The most interesting aspect of my experience at the performance, however, was the uncertainty I felt as an audience member. Normally when I attend a concert in Eastman Theatre, I know what to expect. But this time, the entire concert experience was foreign to me, both in terms of its content and its presentation. I knew little about the popular styles presented; I knew even less about cello rock. Moreover, the multicolored stage lights, casting the ensemble in a luminescent rainbow, dispelled any presupposed notion of formality. Here, there was no barrier between the performers and the audience, no unspoken protocols or elaborate formalwear; there was simply a performance, so tangible and enchanting that one could almost feel the group’s collective sonority sliding off the extended stage and into the seats of Kodak Hall. Reveling in uniqueness of it all, I realized that this must be how someone with little experience of classical music feels attending an orchestra concert-a wary traveler in an unknown land. It underlined for me the importance of having a welcoming and comfortable atmosphere in the concert hall, and the dangers of allowing the modern classical concert to become an all-inclusive affair.
Fast forward twenty-four hours. I once again found myself hurrying across a darkened Gibbs Street to Eastman, after a long day of teaching. I was exhausted, but there was no way I was going to miss the RPO’s performance of Beethoven 9. For one thing, it was the RPO, which I actually work for in an internship capacity; for another, the conductor was Hugh Wolff, whom I played under as an undergraduate student at the New England Conservatory; and then there was simply the fact that it was Beethoven 9. How could any self-respecting classical musician within a hundred-mile radius fail to attend?
Inside the hall, I discovered a remarkably different atmosphere than the that of the previous evening. Instead of a swarm of teenagers texting in their seats, I found the usual older crowd, carefully studying their programs and dressed in their Sunday best (I suddenly became quite self-conscious of the fact that I had forgotten to change out of my jeans). Yet, as I took my seat, I found myself surprisingly at ease in the environment-much more so than I had been at Break of Reality. This was hardly surprising-after all, I’ve been to thousands of orchestra concerts in my life, and very few popular music concerts-but still intriguing to recognize. I opened my program, silenced my cell phone, and waited for that quiet hush of excitement that always seems to accompany the seemingly-ritualistic dimming of the house lights. Soon enough, the moment came, and I joined my fellow patrons in applauding enthusiastically as Hugh Wolff took to the stage. The first work, as I mentioned above, was a little-known but highly engaging setting of the biblical Psalm 130 by Lili Boulanger, which was obviously unfamiliar music to me. As I attempted to acclimate to the new and inviting sound world conjured by the orchestra and chorus’s realization of the score, I couldn’t help but think of the unfamiliar music I had heard Break of Reality perform. Then, too, I had to exert extra effort to get my head around the music, but not to the same extent as I had to with the Boulanger; the works performed by Break of Reality were shorter, more overtly explicit, and easier to “digest.” That of course does not make them any less substantial than Boulanger; it merely reflects the difference in accessibility between the respective genres.

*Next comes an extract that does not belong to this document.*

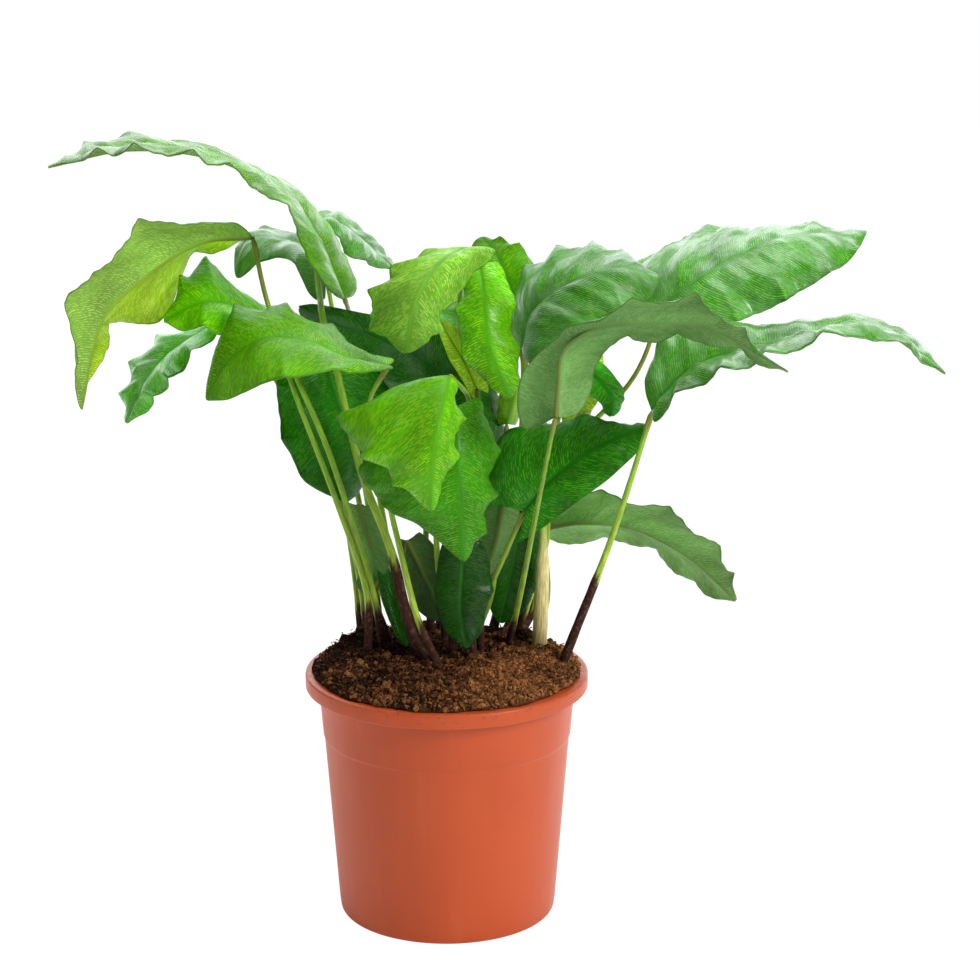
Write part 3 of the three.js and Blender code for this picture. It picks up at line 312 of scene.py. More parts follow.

But it was not until the Beethoven that the most unusual part of my evening occurred. At the end of the Scherzo, a flighty and lively movement, a man in the upper balcony shouted, “Yeah!” For a moment I didn’t think anything of it, except to chuckle internally at its unexpectedness; but then, as an external, somewhat nervous laugh rippled across the audience, it struck me that this exclamation constituted a serious breach of protocol, far more offensive than my all-too-casual jeans. Had someone really just-yelled out-in the middle of a classical music concert? A classical music concert, the place where you will be scowled at if you so much as clap between the movements? I craned my neck upwards, almost half-expecting to witness the individual being forcibly removed by a pair of morose ushers. But no such expulsion occurred, and even Hugh Wolff allowed himself the tiniest hint of a grin before proceeding to the third movement.
As the prayerful strains washed over me, and then the first triumphal notes of the Ode to Joy, it occurred to me that the individual’s outburst wouldn’t have given anyone pause had it taken place at the Break of Reality concert. Come to think of it, there were many such instances at their performance-there, in the very same theatre, just hours before. Then I began to think: why should it be taboo for someone to express themselves in such a manner at a classical performance? Why should an unrestrained reaction be considered an unusual event? It’s not as if the man had leapt to the stage in a fit of exuberance during the Ode to Joy. Besides, it really didn’t bother me as a listener. The movement was over, the moment had passed. Had I been encouraged to do so, I might have contributed some shouts myself (the orchestra sounded rather phenomenal). It’s not like there are actual rules against it-just assumed formalities. Nobody was going to kick out the shouter (so long as it was a short-lived shout) just as nobody was going to kick me out for showing up in jeans. Sure, we shouldn’t advocate that an audience arrive in beachwear and interrupt a performance repeatedly with raucous exclamations-but I don’t think we should be super stingy about the whole sit-in-your-tux-and-keep-quiet thing either. In a culture where a typical concert involves an enormous amount of audience reaction, we shouldn’t be close-minded to the possibilities of encouraging such responses in the classical concert hall-and in a way, I think that speaks quite strongly to the underlying mission of groups such as Break of Reality. Ultimately, perhaps it is not they who are breaking with reality-it is we who are reluctant to embrace it.